The untapped potential in customers that value products less than their price compels companies to sell at different prices to different consumers. Profit, and utility, is maximized if the price is set to just below the value each consumer sees in the product. This can be done in different ways, e.g. with student discounts or complicated discount systems that only financially weaker consumers consider worthwhile investigating. It can also be done by pricing tickets differently depending on when and where they are sold. In all of these cases it is crucial that the product is tied to a specific consumer, otherwise they can be sold on a secondary market and negatively affect the profits of the producer. Tying products to a specific consumer does not work for products that can be exchanged such as a car or a graphics card, and sometimes it is hard for the distributor to estimate the value the product has to a specific consumer, e.g. when selling software online. Another strategy that is used in these cases is to purposefully make an inferior product. Limitations making the software less useful are added and it is sold as a light version. Cars get software limitations that for a monthly fee allows the already installed seat heater to be turned on. Disabling some features of a finished GPU allows it to be sold at a lower price without competing with the high-end version.
A capitalist economy requires more than one business acting in the same market to have competition. Most businesses have some fixed costs per business, like product design, software development, development of manufacturing processes, or even the procurement of a boat or airplane to serve a specific route or a mast or satellite to provide a communications link. These costs are necessarily duplicated in a capitalist economy. With automation, more and more of the operations of businesses are independent of the business size and more and more resources are wasted in order to have competition.
Larger businesses are more cost-effective than smaller ones since fixed costs are spread over more customers and large businesses thus grow successively larger. This leads to an instability where smaller companies go bankrupt or get acquired by larger ones until antitrust law stops the last few corporations from coalescing to a single one. Antitrust laws can stop mergers and acquisitions, but stopping a single company from dominating is harder.
There is no more duplication of fixed costs once a market is dominated by a single business, but the pricing of products reaches a different equilibrium dictated solely by price elasticity of demand instead of by competition. Prices will be above production costs and just as discussed in the previous section, this artificial scarcity leads to an inefficient economy.
The issue with capitalism discussed in this section is thus two-fold. There is an inherent waste of resources in the unnecessary duplication of fixed costs. This leads to an inefficient economy, an inefficiency that grows larger the more the economy is automatized. But there is also the instability leading to business coalescence that ultimately removes the duplication of fixed costs but leads to a monopoly and inefficient pricing.

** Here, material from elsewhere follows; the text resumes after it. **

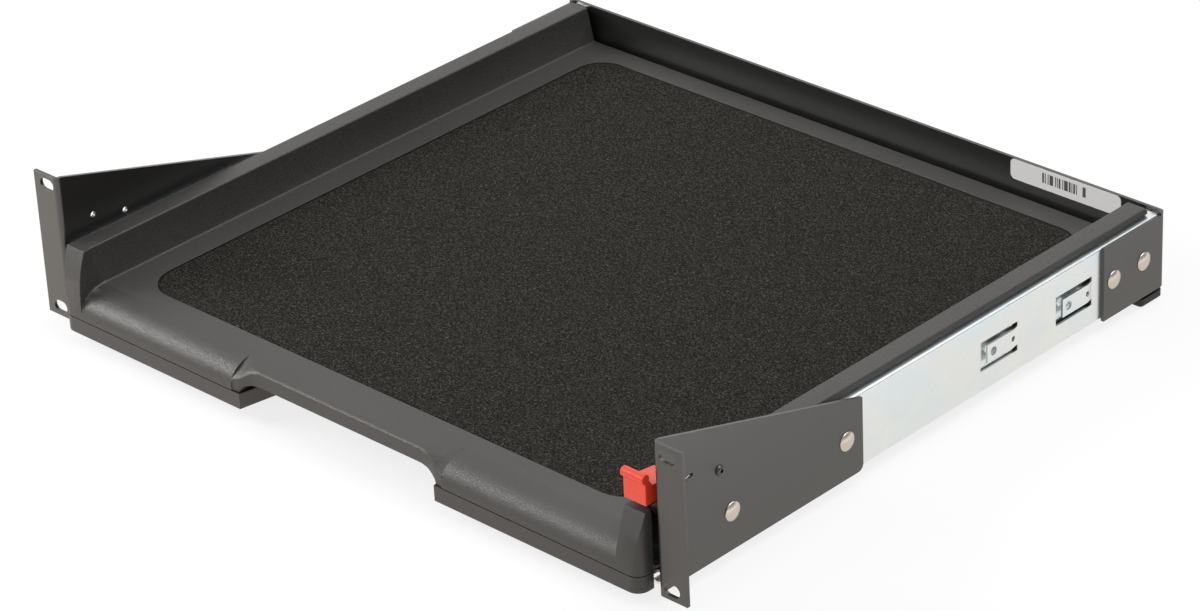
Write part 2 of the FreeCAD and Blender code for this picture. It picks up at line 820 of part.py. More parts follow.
def cove_nose():
    """The cove's front end, which follows the roll down beside the wall as a narrowing wedge."""
    roll = roll_section(0).Edges[1]
    wedges = []
    for k in range(nose_sections + 1):
        f = k / nose_sections
        spot = roll.valueAt(roll.FirstParameter + (roll.LastParameter - roll.FirstParameter) * f * nose_end)
        foot = wall_foot - wall_slope * (floor_top - spot.z)
        rise = cove_rise * (1 - nose_fade * f)
        low = spot.z - cove_rise
        deep = wall_slope * cove_rise + shell_wall / 2
        wedges.append(Part.makePolygon([at(foot - cove_width * (1 - nose_fade * f), spot.y, low),
                                        at(foot + deep, spot.y, low),
                                        at(foot + deep, spot.y, spot.z + rise + deep),
                                        at(foot, spot.y, spot.z + rise),
                                        at(foot - cove_width * (1 - nose_fade * f), spot.y, spot.z),
                                        at(foot - cove_width * (1 - nose_fade * f), spot.y, low)]))
    return Part.makeLoft(wedges, True, True)


def post_hollow():
    """The space inside the front end of a side wall, open below."""
    return block(ridge_inner + shell_wall, post_outer - shell_wall, tray_front + shell_wall,
                 post_rear - shell_wall, skirt_bottom - 1, floor_top)


def ridge_ends():
    """The side view of a ridge: a curved, leaning front end and a rear end that leans back."""
    arc = Part.Arc(at(0, tray_front, skirt_bottom), at(0, tray_front + ridge_front_sag, ridge_front_middle),
                   at(0, ridge_front_top, ridge_top)).toShape()
    rear_top = tray_rear - ridge_rear_lean
    spots = [at(0, ridge_front_top, ridge_top), at(0, rear_top, ridge_top), at(0, tray_rear, floor_top),
             at(0, tray_rear, skirt_bottom), at(0, tray_front, skirt_bottom)]
    edges = [arc] + [Part.LineSegment(spots[k], spots[k + 1]).toShape() for k in range(4)]
    return Part.Face(Part.Wire(edges)).extrude(RIGHT * side_outer)


def front_post():
    """The end of the side wall that closes the front of the slide, with a rounded outer corner."""
    inside = ridge_inner - post_lap
    corners = [(inside, tray_front), (post_outer, tray_front, post_corner),
               (post_outer, post_rear, post_rear_corner), (inside, post_rear)]
    return plan(corners, skirt_bottom, ridge_top)


def recess_plan(grow):
    """Plan outline of the hand recess, grown outwards by a wall."""
    front = tray_front - lip_depth
    wide = recess_half + grow
    narrow = recess_half - recess_taper + grow
    deep = tray_front + recess_depth + grow
    return [(-wide, front), (wide, front), (narrow, deep, recess_corner), (-narrow, deep, recess_corner)]


def mat_outline(gap):
    half = mat_half_width - gap
    front = mat_front + gap
    rear = mat_rear - gap
    return [(-half, front, mat_front_corner - gap), (half, front, mat_front_corner - gap),
            (half, rear, mat_rear_corner - gap), (-half, rear, mat_rear_corner - gap)]


def tray_top():
    ends = ridge_ends()
    side = ridge().common(ends)
    post = front_post().common(ends)
    floor = block(-cove_inside, cove_inside, mat_front - 1, tray_rear, floor_under, floor_top)
    rear_skirt = block(-tray_side, tray_side, tray_rear - shell_wall, tray_rear, skirt_bottom, floor_top)
    behind_lip = block(-roll_end, roll_end, mat_front - 1, tray_rear, 0, floor_top)
    apron = plan(recess_plan(base_wall), skirt_bottom, floor_under + 1).common(behind_lip)
    sides = [side, post, cove_nose()]
    shell = front_border().multiFuse([floor, rear_skirt, apron] + sides + [mirrored(p) for p in sides])
    shell = shell.multiFuse([rod(boss_radius, at(x, y, pad_top), at(x, y, floor_under + 1))
                             for x, y in tray_screw_places])
    lip_back = tray_front + lip_setback + shell_wall
    over_hand = block(-roll_end, roll_end, lip_back, tray_rear, 0, floor_top)
    recess = plan(recess_plan(0), skirt_bottom - 1, floor_under).common(over_hand)
    cuts = [recess, plan(mat_outline(0), pocket_floor, floor_top + 1)]
    for space in (post_hollow(), roll_hollow()):
        cuts += [space, mirrored(space)]
    cuts += [rod(tray_screw_shank + screw_gap, at(x, y, pad_top), at(x, y, screw_seat + tray_screw_length))
             for x, y in tray_screw_places]
    cuts.append(block(ridge_inner - ridge_draft, ridge_flank + 1, tray_front, ridge_front_top + notch_length,
                      ridge_top - notch_depth, ridge_top + 1))
    half = rail_boss / 2
    inside = tray_side - rail_screw_length
    bosses = [block(inside, tray_side - 1, y - half, y + half, rail_centre - half, rail_centre + half)
              for y in rail_screw_places]
    pilots = [rod(rail_screw_shank + screw_gap, at(tray_side, y, rail_centre), at(inside + 1, y, rail_centre))
              for y in rail_screw_places]
    shell = shell.cut(cuts).multiFuse(bosses + [mirrored(b) for b in bosses])
    return shell.cut(pilots + [mirrored(p) for p in pilots]).removeSplitter()


# Tray base shell

def base_plan(inset):
    """Plan outline of the base: wide in front of the slides and narrow between them."""
    wide = post_outer - inset
    narrow = tray_side - base_side_gap - inset
    step = post_rear - inset
    front = tray_front + inset
    rear = tray_rear - inset
    round_front = post_corner - inset
    round_back = max(post_rear_corner - inset, 0)
    return [(-wide, front, round_front), (wide, front, round_front), (wide, step, round_back), (narrow, step),
            (narrow, rear), (-narrow, rear), (-narrow, step), (-wide, step, round_back)]


def tray_base():
    body = plan(base_plan(0), tray_bottom, base_top)
    body = body.cut(plan(base_plan(base_wall), tray_bottom + base_wall, base_top + 1))
    recess = plan(recess_plan(0), tray_bottom - 1, base_top + 1)
    recess_wall = plan(recess_plan(base_wall), tray_bottom, base_top)
    recess_wall = recess_wall.common(plan(base_plan(0), tray_bottom, base_top))
    pads = [rod(pad_radius, at(x, y, tray_bottom), at(x, y, pad_top)) for x, y in tray_screw_places]
    body = body.multiFuse([recess_wall] + pads).removeSplitter()
    cuts = [recess]
    for x, y in tray_screw_places:
        cuts.append(rod(tray_screw_shank + screw_gap, at(x, y, screw_seat), at(x, y, pad_top)))
        cuts.append(rod(tray_screw_head + tray_screw_room, at(x, y, tray_bottom), at(x, y, screw_seat)))
    return body.cut(cuts)


def tray_screws():
    """Flat-head screws driven up through the base into the bosses of the top shell."""
    screws = []
    for x, y in tray_screw_places:
        head = rod(tray_screw_head, at(x, y, screw_seat - tray_screw_head_height), at(x, y, screw_seat))
        tip = screw_seat + tray_screw_length - screw_tip
        shank = rod(tray_screw_shank, at(x, y, screw_seat), at(x, y, tip))
        screws.append(joined(head, shank))
    return Part.makeCompound(screws)


def carpet_mat():
    return plan(mat_outline(mat_gap), pocket_floor, pocket_floor + mat_thickness)


# Latch

def release_latch():
    """A thumb tab with a rolled bead, on an arm that turns on the pivot sleeve above the slide."""
    bottom = latch_bottom
    front_top = bottom + latch_body_front_height
    rear_top = bottom + latch_body_rear_height
    plate_back = latch_front + latch_plate
    body = across([(latch_front, bottom, 0.5), (latch_body_rear, bottom), (latch_body_rear, rear_top, 1.0),
                   (plate_back + latch_flare, front_top, latch_flare),
                   (plate_back - latch_taper, latch_plate_top),
                   (latch_front, latch_plate_top)], latch_left, latch_right)
    bead_along = latch_front + latch_bead_back
    bead_height = latch_plate_top + latch_bead_rise
    bead = rod(latch_bead, at(latch_left, bead_along, bead_height), at(latch_right, bead_along, bead_height))
    arm_front = latch_body_rear - arm_overlap
    arm = across([(arm_front, bottom), (arm_neck, bottom), (arm_neck, pivot_height + arm_rise),
                  (arm_front, rear_top + arm_front_rise)], latch_arm_inner, latch_arm_outer)
    neck = across([(arm_neck - arm_overlap, bottom), (pivot_along, pivot_height - hub_radius + 1.0),
                   (pivot_along, pivot_height + hub_radius - 0.5),
                   (arm_neck - arm_overlap, pivot_height + arm_rise)], hub_inner, latch_arm_outer)
    axis = lambda x: at(x, pivot_along, pivot_height)
    hub = rod(hub_radius, axis(hub_inner), axis(latch_arm_outer))
    collar = rod(collar_radius, axis(latch_arm_outer), axis(collar_outer))
    lever = joined(body, bead, arm, neck, hub, collar)
    return lever.cut(rod(sleeve_radius + pivot_clearance, axis(hub_inner - hub_radius), axis(side_inner)))


def pivot_sleeve():
    """A flanged, threaded sleeve that the latch turns on, drawn against the bracket by its screw."""
    axis = lambda x: at(x, pivot_along, pivot_height)
    flange_face = hub_inner - sleeve_flange_gap
    sleeve = joined(rod(sleeve_radius, axis(flange_face), axis(side_inner)),
                    rod(sleeve_flange, axis(flange_face - sleeve_flange_thickness), axis(flange_face)))
    return sleeve.cut(rod(screw_core, axis(flange_face - sleeve_flange), axis(side_inner + 1)))


def pivot_screw():
    """A button-head screw with a hexagon socket."""
    axis = lambda x: at(x, pivot_along, pivot_height)
    radius = (screw_head ** 2 + screw_head_height ** 2) / (2 * screw_head_height)
    dome = ball(radius, axis(side_outer + screw_head_height - radius))
    head = dome.common(rod(screw_head, axis(side_outer), axis(side_outer + screw_head_height + 1)))
    shank = rod(screw_core, axis(hub_inner), axis(side_outer))
    corner = socket_across / 2 / math.cos(math.radians(30))
    points = [(pivot_along + corner * math.cos(math.radians(60 * k)),
               pivot_height + corner * math.sin(math.radians(60 * k))) for k in range(6)]
    top = side_outer + screw_head_height
    return joined(head, shank).cut(across(points, top - socket_depth, top + 1))


def wire(points):
    """A wire bent through a list of points: flat-sided, with six sides, and mitred at each bend."""
    rings = []
    side = (points[1] - points[0]).cross(UP).normalize()
    for k, point in enumerate(points):
        before = (point - points[max(k - 1, 0)])
        after = (points[min(k + 1, len(points) - 1)] - point)
        run = (before if before.Length > 0 else after).normalize()
        ahead = (after if after.Length > 0 else before).normalize()
        miter = (run + ahead).normalize()
        side = (side - run * side.dot(run)).normalize()
        other = run.cross(side)
        ring = []
        for n in range(wire_sides):
            turn = 2 * math.pi * n / wire_sides
            spot = (side * math.cos(turn) + other * math.sin(turn)) * spring_wire
            ring.append(point + spot - run * (spot.dot(miter) / run.dot(miter)))
        rings.append(ring)
        side = (side - ahead * side.dot(ahead)).normalize()
    facets = [Part.Face(Part.makePolygon(ring + ring[:1])) for ring in (rings[0], rings[-1])]
    for low, high in zip(rings, rings[1:]):
        for n in range(wire_sides):
            m = (n + 1) % wire_sides
            for corners in ([low[n], low[m], high[m]], [low[n], high[m], high[n]]):
                facets.append(Part.Face(Part.makePolygon(corners + corners[:1])))
    return Part.makeSolid(Part.makeShell(facets))


def latch_spring():
    """A wire torsion spring: one turn round the collar, a leg hooked in the bracket's slot and one
    leg bent over the top of the arm."""
    x_high = side_inner - spring_gap - spring_wire
    x_low = x_high - spring_pitch
    arm_rear = pivot_height + arm_rise
    arm_front = latch_bottom + latch_body_rear_height + arm_front_rise
    share = spring_hook_back / (arm_neck - latch_body_rear + arm_overlap)
    rest = arm_rear + (arm_front - arm_rear) * share + spring_wire + spring_gap
    points = [at(latch_arm_inner + spring_wire, spring_hook_along, rest), at(x_low, spring_hook_along, rest)]
    for k in range(coil_steps + 1):
        turn = math.radians(90) - 2 * math.pi * k / coil_steps
        points.append(at(x_low + spring_pitch * k / coil_steps, pivot_along + spring_radius * math.cos(turn),
                         pivot_height + spring_radius * math.sin(turn)))
    tilt = math.radians(latch_slot_tilt)
    half = latch_slot_length / 2 - latch_slot_width / 2
    in_plate = side_inner + sheet / 2
    for x, end in ((x_high, half), (in_plate, half), (in_plate, -half)):
        points.append(at(x, latch_slot_along + end * math.cos(tilt),
                         latch_slot_height + end * math.sin(tilt)))
    return wire(points)


def write(name, shape):
    """Move a piece from the ears' bottom to the slots' centre and write it."""
    moved = shape.copy()
    moved.translate(UP * -ear_middle)
    moved.exportStep("parts/" + name + ".step")


def main():
    os.makedirs("parts", exist_ok=True)
    outer = outer_rail()
    middle = middle_rail()
    inner = inner_rail()
    outer_cage = cage(outer_cage_depth, outer_ball_height, outer_ball_depth, cage_leg)
    inner_cage = cage(inner_cage_depth, inner_ball_height, inner_ball_depth, inner_cage_leg)
    outer_balls = balls(outer_ball_depth, outer_ball_height)
    inner_balls = balls(inner_ball_depth, inner_ball_height)
    paired = {"outer_rail": outer, "middle_rail": middle, "inner_rail": inner, "outer_ball_cage": outer_cage,
              "inner_ball_cage": inner_cage, "outer_balls": outer_balls, "inner_balls": inner_balls}
    for name, shape in paired.items():
        write("right_" + name, shape)
        write("left_" + name, mirrored(shape))
    single = {"right_rack_bracket": right_bracket(), "left_rack_bracket": left_bracket(),
              "rear_panel": rear_panel(), "rear_feet": rear_feet(), "rear_sticker": rear_sticker(),
              "bracket_rivets": rivets(bracket_rivets), "panel_rivets": rivets(panel_rivets),
              "rail_screws": rail_screws(), "rail_bumpers": rail_bumpers(), "tray_top": tray_top(),
              "tray_base": tray_base(), "tray_screws": tray_screws(), "carpet_mat": carpet_mat(),
              "release_latch": release_latch(), "latch_pivot_sleeve": pivot_sleeve(),
              "latch_pivot_screw": pivot_screw(), "latch_spring": latch_spring()}
    for name, shape in single.items():
        write(name, shape)


main()
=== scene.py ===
"""The looks of a sliding rack shelf, two units high: finishes, the pieces that need finer surfaces than
the frame's own, and the studio. Sizes are in millimetres, heights are measured from the bottom of the
ears, and every piece is put into the frame's own axes and metres when its mesh is made. Sizes inside a
finish or in the studio are in metres, as Blender takes them."""
import json
import bpy
import numpy as np
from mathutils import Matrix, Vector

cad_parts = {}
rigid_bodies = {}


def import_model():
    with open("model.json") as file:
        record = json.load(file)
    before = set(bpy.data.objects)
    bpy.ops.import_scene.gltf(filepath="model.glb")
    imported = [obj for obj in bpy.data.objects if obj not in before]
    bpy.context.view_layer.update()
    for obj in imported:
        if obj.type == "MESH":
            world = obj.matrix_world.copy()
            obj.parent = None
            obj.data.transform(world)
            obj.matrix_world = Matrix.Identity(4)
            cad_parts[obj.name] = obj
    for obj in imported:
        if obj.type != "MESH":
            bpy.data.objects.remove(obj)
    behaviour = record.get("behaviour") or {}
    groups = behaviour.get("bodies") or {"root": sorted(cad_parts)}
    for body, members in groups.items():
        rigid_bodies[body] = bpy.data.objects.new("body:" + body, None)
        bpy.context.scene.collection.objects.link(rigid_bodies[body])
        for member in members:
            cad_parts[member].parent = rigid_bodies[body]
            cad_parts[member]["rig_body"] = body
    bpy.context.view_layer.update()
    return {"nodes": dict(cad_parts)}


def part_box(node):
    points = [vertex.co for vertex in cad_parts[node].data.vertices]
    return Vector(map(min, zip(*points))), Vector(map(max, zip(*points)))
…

Consider a small town where one fruit vendor is able to serve all customers without problem. Customers do not have to wait, and the walking distance is negligible. Having one single fruit vendor in the town is economically optimal.
However, this need not be the outcome in a capitalist economy. Consider that there are two vendors already. They price their fruits to make near zero profits in a perfect market. Now a third vendor in need of a job moves to town. This vendor can now open a third fruit store. This lowers the amount of customers in the other two stores, but they have the same fixed costs in terms of rent, deliveries and salaries as before so the three stores need to increase their prices to still make near zero profit and have livable wages.
As more and more stores open, at some point, price elasticity makes it impossible to run a fruit store at all since demand goes down and no new stores open. At this point, customers are needlessly suffering from not getting the fruits they could afford if there were only one store, and resources are wasted for the additional rents, personnel and delivery runs.
The same principle applies to other markets, especially those that can be started by the unemployed workforce. An unemployed person with a car can take up taxi driving even though there are enough taxis in a city. The waiting lines of idling taxis will get longer and the prices will increase to make up for all the drivers driving customers a smaller part of their work day. Fewer customers afford rides, and more driver hours are used than in an optimal economy.
There is a utility-optimal level of business establishments in any society. A number of fruit stores, and a number of taxis, that produces the highest utility. This number is dictated by how many customers each business can serve per day and how many customers there are. In practice, this establishment level is also affected by the benefit having more stores provides in accessibility and less probability of queues. The utility is provided to society by the difference of the value products have to customers and the price they pay for them. Utility is also provided by society not having to pay social welfare to entrepreneurs that would otherwise be unemployed.
The issue with capitalism discussed in this section is that the equilibrium level of these business establishment-levels is not the utility-optimal point. Instead, businesses are under-utilized to the point where prices are so high that the whole market segment is providing near zero value to entrepreneurs and customers. Some utility may still be provided since society does not have to pay welfare to the otherwise unemployed entrepreneurs. The higher the welfare levels are, the more utility is provided by this market segment. Since there is some heterogeneity both in customers and in entrepreneurs, there is still some utility in these businesses to some customers, but fundamentally, these business establishment-levels are not balanced towards an efficient level under capitalism.